[Start of Provided material]

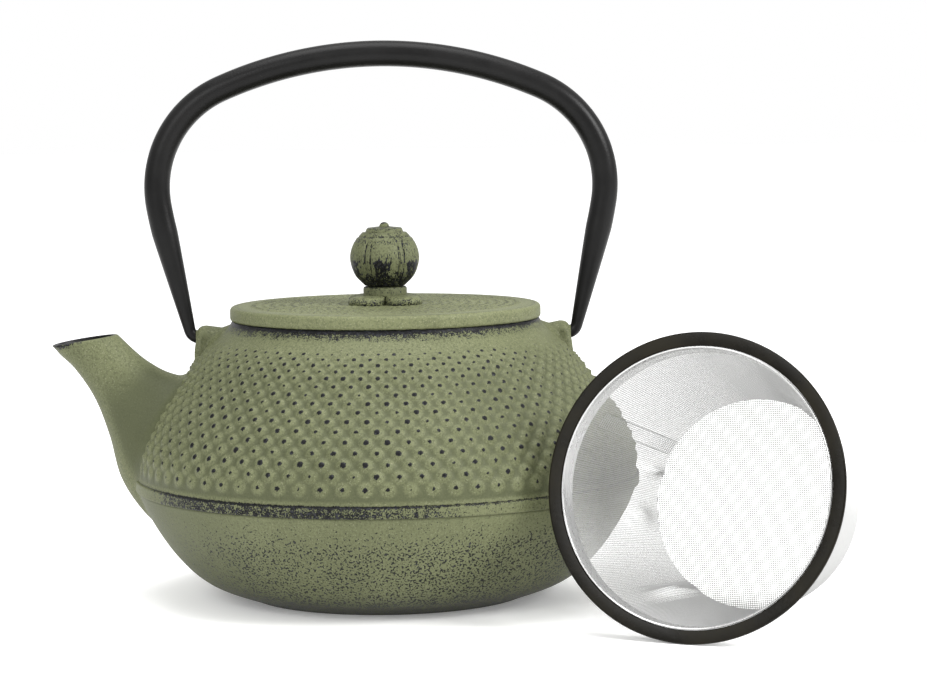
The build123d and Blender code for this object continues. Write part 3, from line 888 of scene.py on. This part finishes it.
def collar_piece():
    """Bright sheet ring that clamps the mesh under the rim, with a rolled inner lip."""
    top = BASKET_H - 0.15
    low = BASKET_H - RIM_H - COLLAR_H
    lip = RIM_INNER_R - 0.05
    outline = [(infuser_wall_r(low) - 0.62, low), (lip - 0.95, top - 1.6), (lip - 0.55, top - 0.25),
               (lip - 0.2, top), (lip, top - 0.3), (lip, top - 1.2),
               (infuser_wall_r(low) + 0.05, low + 0.3), (infuser_wall_r(low) - 0.1, low)]
    outline = rounded(outline, [0.1, 0.5, 0.2, 0.15, 0.15, 0.5, 0.1, 0.05], 4)
    outline = np.vstack([outline, outline[:1]])
    points = laid(turned_grid(outline, 240))
    add_mesh("collar_ring", points, grid_faces(len(outline), 240), "infuser",
             COLLAR_STEEL, ("infuser_collar",))


WIRE_PITCH = 0.62
WIRE_R = 0.091
WALL_INSET = 0.25          # the wires' middle inside the wall's radius
ABOVE = WIRE_R * 1.2       # a crossing layer's offset from the first


def wires(name, paths, replaces, closed=False, material=WIRE_STEEL):
    """Square-section wires along many paths, each an array of points with outward vectors."""
    verts, faces = [], []
    for path, outward in paths:
        ahead = np.roll(path, -1, 0) - np.roll(path, 1, 0) if closed else np.gradient(path, axis=0)
        ahead /= np.linalg.norm(ahead, axis=1)[:, None]
        side = np.cross(ahead, outward)
        side /= np.linalg.norm(side, axis=1)[:, None]
        over = np.cross(side, ahead)
        first = len(verts)
        for point, s, o in zip(path, side * WIRE_R, over * WIRE_R):
            verts += [point + s, point + o, point - s, point - o]
        rows = len(path)
        for i in range(rows if closed else rows - 1):
            low, high = first + i * 4, first + (i + 1) % rows * 4
            for c in range(4):
                d = (c + 1) % 4
                faces.append((low + c, low + d, high + d, high + c))
        if not closed:
            last = first + (rows - 1) * 4
            faces.append((first, first + 3, first + 2, first + 1))
            faces.append((last, last + 1, last + 2, last + 3))
    add_mesh(name, laid(np.array(verts)), faces, "infuser", material, replaces,
             smooth=False)


def round_path(r, angle, z):
    """Path at radius r, angle and height z about the infuser's axis, with outward vectors."""
    out = np.stack(np.broadcast_arrays(np.cos(angle), np.sin(angle), 0 * z), 1)
    return np.stack(np.broadcast_arrays(r * np.cos(angle), r * np.sin(angle), z), 1), out


# creases pressed into the wall: angle, height, depth, half width in radians, half height
DENTS = [(radians(165), 9.0, 2.0, 0.05, 8.0), (radians(190), 14.0, 1.6, 0.10, 9.0),
         (radians(236), 20.0, 2.4, 0.06, 15.0), (radians(52), 26.0, 2.2, 0.22, 14.0)]


def dent(angle, z):
    """How far the creases push the mesh wall inwards."""
    pushed = 0
    for middle, height, deep, wide, tall in DENTS:
        far = ((angle - middle) / wide) ** 2 + ((z - height) / tall) ** 2
        pushed = pushed + deep * np.exp(-far)
    return pushed


def mesh_wall():
    """Upright wires, and hoops outside them."""
    low, high = SHEET * 0.5, BASKET_H - RIM_H - COLLAR_H + 1.0
    uprights = int(2 * pi * 38.0 / WIRE_PITCH)
    z = np.linspace(low, high, 16)
    paths = []
    for i in range(uprights):
        angle = 2 * pi * i / uprights
        paths.append(round_path(infuser_wall_r(z) - WALL_INSET - dent(angle, z), angle, z))
    wires("wall_uprights", paths, ("infuser_wall",))
    hoops = int((high - low) / WIRE_PITCH)
    angle = np.linspace(0, 2 * pi, 144, endpoint=False)
    paths = []
    for i in range(hoops):
        z = low + (high - low) * (i + 0.5) / hoops
        r = infuser_wall_r(z) - WALL_INSET - dent(angle, z) + ABOVE
        paths.append(round_path(r, angle, z))
    wires("wall_hoops", paths, ("infuser_wall",), closed=True)


def mesh_floor():
    """Two crossing layers of straight wires."""
    paths = []
    reach = FLOOR_R - 0.15
    count = int(2 * reach / WIRE_PITCH)
    for z, along in ((0.25, 1), (0.25 + WIRE_R * 1.8, 0)):
        for i in range(count + 1):
            offset = -reach + 2 * reach * i / count
            half = sqrt(max(reach ** 2 - offset ** 2, 0.3))
            path = np.full((6, 3), z)
            path[:, along] = np.linspace(-half, half, 6)
            path[:, 1 - along] = offset
            paths.append((path, np.repeat([[0.0, 0.0, 1.0]], 6, 0)))
    # the floor wires take the darker copy of the steel, painted shade
    wires("floor_wires", paths, ("infuser_floor",), material=FLOOR_WIRE_SHADED_STEEL)


def seam_piece():
    """Lapped strip along the wall's weld: two long wires with cross wires between them."""
    middle, half_width, low, high, inset = radians(150.0), 2.4, 1.8, 51.4, 0.45
    z = np.linspace(low, high, 14)
    r = infuser_wall_r(z) - inset
    paths = [round_path(r, middle + offset / r, z) for offset in (-half_width, half_width)]
    for z in np.arange(low, high, 2 * WIRE_PITCH):
        r = infuser_wall_r(z) - inset + ABOVE
        angle = middle + np.linspace(-half_width, half_width, 6) / r
        paths.append(round_path(r, angle, z))
    wires("wall_seam", paths, ("infuser_seam",))


# ---- Stage, light and camera -----------------------------------------------------------
def stage():
    """White floor that glows a little, so that shadows on it stay faint."""
    material = Nodes("pale_floor")
    away = material.node("ShaderNodeVectorMath", {"operation": "LENGTH"})
    material.feed(away.inputs[0], material.place)
    tone = material.blend(material.step(away.outputs["Value"], 0.35, 1.1), (0.93, 0.93, 0.925, 1),
                          (0.99, 0.99, 0.99, 1))
    material.finish(Base_Color=tone, Roughness=0.9, Specular_IOR_Level=0.1,
                    Emission_Color=(1.0, 1.0, 1.0, 1), Emission_Strength=0.18)
    mesh = bpy.data.meshes.new("floor")
    reach = 6.0
    corners = [(-reach, -reach, 0), (reach, -reach, 0), (reach, reach, 0), (-reach, reach, 0)]
    mesh.from_pydata(corners, [], [(0, 1, 2, 3)])
    mesh.materials.append(material.material)
    floor = bpy.data.objects.new("floor", mesh)
    bpy.context.scene.collection.objects.link(floor)


CENTRE = np.array([0.0, 0.0, 0.08])
LIGHTS = [("key", (1.00, -0.55, 0.70), 0.5, 16.0), ("fill", (-0.55, -1.0, 0.65), 0.5, 5.5),
          ("top", (0.0, -0.1, 1.2), 0.8, 11.0)]


def soft_light(name, place, size, power):
    """Square lamp in metres and watts that faces the pot."""
    light = bpy.data.lights.new(name, "AREA")
    light.shape = "RECTANGLE"
    light.size, light.size_y = size, size
    light.energy = power
    lamp = bpy.data.objects.new(name, light)
    lamp.location = place
    toward = np.array(place) - CENTRE
    toward /= np.linalg.norm(toward)
    right = np.cross([0, 0, 1], toward)
    right /= np.linalg.norm(right)
    aim = Matrix(np.stack([right, np.cross(toward, right), toward], 1).tolist())
    lamp.rotation_euler = aim.to_euler()
    bpy.context.scene.collection.objects.link(lamp)


def lighting():
    """White surroundings and three soft lamps."""
    world = bpy.data.worlds.new("studio")
    bpy.context.scene.world = world
    world.use_nodes = True
    world.node_tree.nodes["Background"].inputs["Color"].default_value = (1.0, 1.0, 1.0, 1)
    world.node_tree.nodes["Background"].inputs["Strength"].default_value = 1.0
    for lamp in LIGHTS:
        soft_light(*lamp)


def camera():
    """Camera about a metre in front, a little above the handle's pivot."""
    yaw, pitch, roll = radians(1.47), radians(5.19), radians(-0.73)
    forward = np.array([sin(yaw) * cos(pitch), cos(yaw) * cos(pitch), -sin(pitch)])
    right = np.array([cos(yaw), -sin(yaw), 0.0])
    up = np.cross(right, forward)
    turned_right = cos(roll) * right + sin(roll) * up
    turned_up = cos(roll) * up - sin(roll) * right
    turn = Matrix(np.stack([turned_right, turned_up, -forward], 1).tolist())
    data = bpy.data.cameras.new("camera")
    data.sensor_width = 36.0
    data.lens = 117.7
    data.clip_end = 50.0
    eye = bpy.data.objects.new("camera", data)
    eye.location = (0.0, -1.0, 0.1711)
    eye.rotation_euler = turn.to_euler()
    bpy.context.scene.collection.objects.link(eye)
    bpy.context.scene.camera = eye


shoulder_piece("pot_shoulder_front", -pi)
shoulder_piece("pot_shoulder_back", 0.0)
lower_piece()
inside_piece()
spout_pieces()
lug_piece("pot_lug_right", 1)
lug_piece("pot_lug_left", -1)
lid_pieces()
plinth_piece()
neck_piece()
ball_piece()
cap_piece()
rivet_piece()
handle_piece()
rim_piece()
collar_piece()
mesh_wall()
mesh_floor()
seam_piece()
stage()
lighting()
camera()
for carried in bpy.data.objects:
    if carried.name.startswith("rivet_washer"):
        for slot in carried.material_slots:
            slot.material = PLAIN_STEEL
bpy.context.scene.view_settings.view_transform = "Standard"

[End of Provided material]

Short exercise
Say how many lines of the data hold the string "scene". Reply with the number alone.

Written answer
7